[Challenge]
Each line from the beginning of the data below through the line containing "tip_z = shoulder_z - THREAD_LENGTH" should be repeated exactly, please.

*****

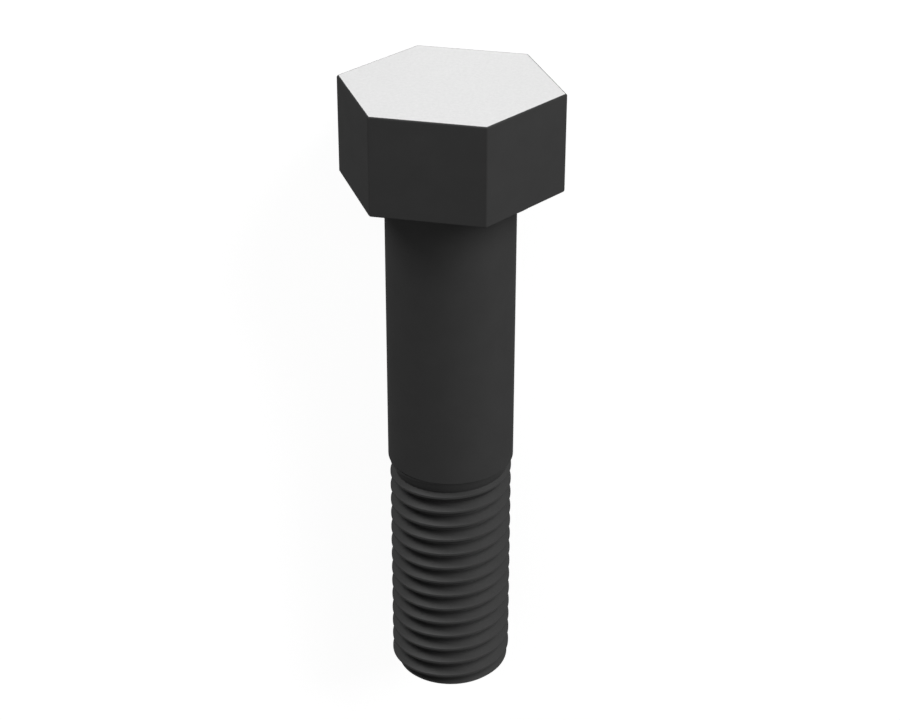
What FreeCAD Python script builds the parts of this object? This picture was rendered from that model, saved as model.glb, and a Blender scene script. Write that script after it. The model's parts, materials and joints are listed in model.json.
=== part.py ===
import FreeCAD, Part
import math
import os

# Cap screw with a plain hexagon head, a plain body and a slightly narrower threaded end.
# It is one piece, and it lies at rest on the lower edge of its head and on its tip.
# Millimetres. The origin is where the screw's axis meets the bearing face under the head.
# +X runs along the screw towards the head, and +Z is up.

# Hexagon head, measured from the bearing face
ACROSS_FLATS = 28.575
HEAD_HEIGHT = 15.1
EDGE_BREAK = 0.2

# Raised round seat under the hexagon, set in from its flats
WASHER_FACE_THICKNESS = 0.4
WASHER_FACE_INSET = 0.7

# Plain body, from the bearing face to the shoulder
BODY_DIAMETER = 19.05
BODY_LENGTH = 44.45
NECK_BEVEL = 1.0

# Threaded end, from the shoulder to the tip
SHOULDER_STEP = 0.275
THREAD_LENGTH = 38.1
END_CHAMFER = 1.0

# Right-hand coarse thread, ten turns to the inch, which fades out over the run-out below the shoulder
PITCH = 2.54
RUN_OUT_LENGTH = 5.0

# How far the groove's cutter stands out of what it cuts
CUTTER_CLEARANCE = 0.1

# Sizes that follow from the ones above
flat_radius = ACROSS_FLATS / 2
corner_radius = flat_radius / math.cos(math.radians(30))
washer_face_radius = flat_radius - WASHER_FACE_INSET
body_radius = BODY_DIAMETER / 2
crest_radius = body_radius - SHOULDER_STEP
shoulder_z = -BODY_LENGTH
tip_z = shoulder_z - THREAD_LENGTH

# Thread form: flat crests, and straight flanks that meet at the depth of a Unified thread,
# which is 17/24 of the sharp thread's height
crest_width = PITCH / 8
sharp_height = PITCH * math.sqrt(3) / 2
thread_depth = sharp_height * 17 / 24

AXIS = FreeCAD.Vector(0, 0, 1)
CENTRE = FreeCAD.Vector(0, 0, 0)
SIDES = 6


def point(radius, z):
    """A point of a turned outline, at this radius and height along the axis."""
    return FreeCAD.Vector(radius, 0, z)


def turned(outline):
    """The solid that an outline of straight lines sweeps round the axis."""
    return Part.Face(Part.makePolygon(outline + outline[:1])).revolve(CENTRE, AXIS, 360)


def hexagon():
    """The head's six-sided block, with every sharp edge broken."""
    corners = []
    for side in range(SIDES + 1):
        angle = math.radians(360 / SIDES * (side + 0.5))
        x = corner_radius * math.cos(angle)
        y = corner_radius * math.sin(angle)
        corners.append(FreeCAD.Vector(x, y, WASHER_FACE_THICKNESS))
    outline = Part.Face(Part.makePolygon(corners))
    block = outline.extrude(AXIS * (HEAD_HEIGHT - WASHER_FACE_THICKNESS))
    return block.makeChamfer(EDGE_BREAK, block.Edges)


def shank():
    """The washer face, bevelled neck, body, shoulder and the blank for the thread."""
    return turned([
        point(0, WASHER_FACE_THICKNESS),
        point(washer_face_radius, WASHER_FACE_THICKNESS),
        point(washer_face_radius, 0),
        point(body_radius + NECK_BEVEL, 0),
        point(body_radius, -NECK_BEVEL),
        point(body_radius, shoulder_z),
        point(crest_radius, shoulder_z),
        point(crest_radius, tip_z + END_CHAMFER),
        point(crest_radius - END_CHAMFER, tip_z),
        point(0, tip_z),
    ])


def helix(radius, z):
    """One right-hand turn round the axis, rising by the pitch."""
    turn = Part.makeHelix(PITCH, PITCH, radius)
    turn.translate(AXIS * z)
    return turn.Edges[0]


def thread_groove():
    """The vee between the thread's turns, past both ends of the threaded part.

    One turn's faces are made between helices and repeated up the screw. A crest meets the end chamfer on
    the side that the screw rests on.
    """
    start_z = tip_z + END_CHAMFER - PITCH * 1.5
    turns = math.ceil(THREAD_LENGTH / PITCH) + 2
    depth = thread_depth + CUTTER_CLEARANCE
    half_width = (PITCH - crest_width) / 2 * depth / thread_depth
    root_radius = crest_radius - thread_depth
    vee = [(root_radius, 0), (root_radius + depth, half_width), (root_radius + depth, -half_width)]

    helices = [helix(radius, start_z + rise) for radius, rise in vee]
    one_turn = [Part.makeRuledSurface(a, b) for a, b in zip(helices, helices[1:] + helices[:1])]
    faces = [face.translated(AXIS * PITCH * turn) for turn in range(turns) for face in one_turn]
    for end_z in (start_z, start_z + PITCH * turns):
        corners = [point(radius, end_z + rise) for radius, rise in vee]
        faces.append(Part.Face(Part.makePolygon(corners + corners[:1])))
    skin = Part.Shell(faces)
    skin.sewShape()
    return Part.Solid(skin)


def above_thread():
    """What the groove leaves whole: a cone on which the thread runs out, and all above the shoulder."""
    beyond = crest_radius + 2 * CUTTER_CLEARANCE
    top_z = shoulder_z + 3 * PITCH
    return turned([
        point(0, shoulder_z - 2 * RUN_OUT_LENGTH),
        point(crest_radius - 2 * thread_depth, shoulder_z - 2 * RUN_OUT_LENGTH),
        point(crest_radius, shoulder_z),
        point(beyond, shoulder_z),
        point(beyond, top_z),
        point(0, top_z),
    ])


def resting_tilt():
    """The angle, in degrees, by which the head end is raised when the screw lies on a level surface.

    The surface touches the broken lower edge of one flat and the end of the thread.
    """
    along = WASHER_FACE_THICKNESS + EDGE_BREAK - (tip_z + END_CHAMFER)
    return math.degrees(math.atan2(flat_radius - crest_radius, along))


def cap_screw():
    """The whole screw, laid down with one flat of the head facing the surface."""
    blank = hexagon().fuse(shank()).removeSplitter()
    screw = blank.cut(thread_groove().cut(above_thread())).Solids[0]
    screw.rotate(CENTRE, FreeCAD.Vector(0, 1, 0), 90 - resting_tilt())
    return screw


os.makedirs("parts", exist_ok=True)
cap_screw().exportStep("parts/cap_screw.step")
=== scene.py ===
import json
import math

import bpy
from bpy.props import FloatProperty, FloatVectorProperty, IntProperty, PointerProperty
from mathutils import Matrix, Vector


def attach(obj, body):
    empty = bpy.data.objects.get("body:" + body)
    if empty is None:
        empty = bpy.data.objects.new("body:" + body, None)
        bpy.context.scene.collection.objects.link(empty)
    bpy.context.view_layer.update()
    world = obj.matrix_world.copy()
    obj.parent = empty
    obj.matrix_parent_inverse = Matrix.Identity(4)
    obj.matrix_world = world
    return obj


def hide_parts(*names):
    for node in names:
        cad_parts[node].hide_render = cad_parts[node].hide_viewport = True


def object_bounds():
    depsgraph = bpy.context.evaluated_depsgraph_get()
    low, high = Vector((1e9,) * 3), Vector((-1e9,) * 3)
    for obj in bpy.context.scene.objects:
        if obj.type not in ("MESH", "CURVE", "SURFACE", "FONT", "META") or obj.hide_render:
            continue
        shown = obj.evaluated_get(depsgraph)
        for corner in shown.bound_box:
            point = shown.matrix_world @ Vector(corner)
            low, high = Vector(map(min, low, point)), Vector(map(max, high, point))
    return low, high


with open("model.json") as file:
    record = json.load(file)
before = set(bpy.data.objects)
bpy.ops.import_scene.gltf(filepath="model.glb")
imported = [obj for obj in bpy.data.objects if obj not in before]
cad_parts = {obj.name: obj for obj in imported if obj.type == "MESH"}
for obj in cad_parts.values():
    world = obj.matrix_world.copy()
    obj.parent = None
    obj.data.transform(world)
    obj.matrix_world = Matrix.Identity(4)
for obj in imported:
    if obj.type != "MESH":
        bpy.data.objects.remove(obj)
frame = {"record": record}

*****

[Task answer]
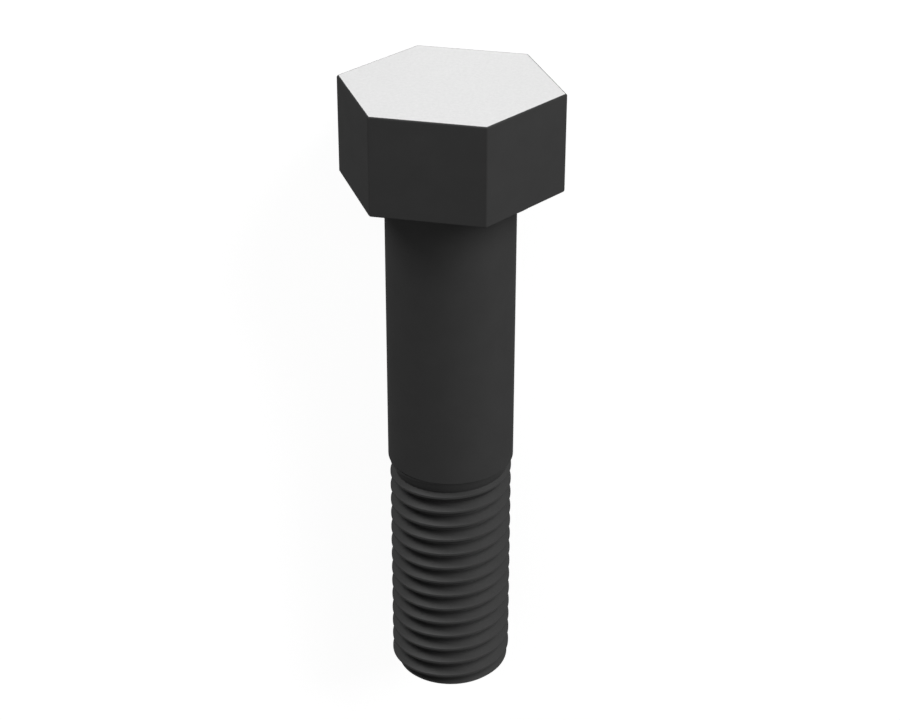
What FreeCAD Python script builds the parts of this object? This picture was rendered from that model, saved as model.glb, and a Blender scene script. Write that script after it. The model's parts, materials and joints are listed in model.json.
=== part.py ===
import FreeCAD, Part
import math
import os

# Cap screw with a plain hexagon head, a plain body and a slightly narrower threaded end.
# It is one piece, and it lies at rest on the lower edge of its head and on its tip.
# Millimetres. The origin is where the screw's axis meets the bearing face under the head.
# +X runs along the screw towards the head, and +Z is up.

# Hexagon head, measured from the bearing face
ACROSS_FLATS = 28.575
HEAD_HEIGHT = 15.1
EDGE_BREAK = 0.2

# Raised round seat under the hexagon, set in from its flats
WASHER_FACE_THICKNESS = 0.4
WASHER_FACE_INSET = 0.7

# Plain body, from the bearing face to the shoulder
BODY_DIAMETER = 19.05
BODY_LENGTH = 44.45
NECK_BEVEL = 1.0

# Threaded end, from the shoulder to the tip
SHOULDER_STEP = 0.275
THREAD_LENGTH = 38.1
END_CHAMFER = 1.0

# Right-hand coarse thread, ten turns to the inch, which fades out over the run-out below the shoulder
PITCH = 2.54
RUN_OUT_LENGTH = 5.0

# How far the groove's cutter stands out of what it cuts
CUTTER_CLEARANCE = 0.1

# Sizes that follow from the ones above
flat_radius = ACROSS_FLATS / 2
corner_radius = flat_radius / math.cos(math.radians(30))
washer_face_radius = flat_radius - WASHER_FACE_INSET
body_radius = BODY_DIAMETER / 2
crest_radius = body_radius - SHOULDER_STEP
shoulder_z = -BODY_LENGTH
tip_z = shoulder_z - THREAD_LENGTH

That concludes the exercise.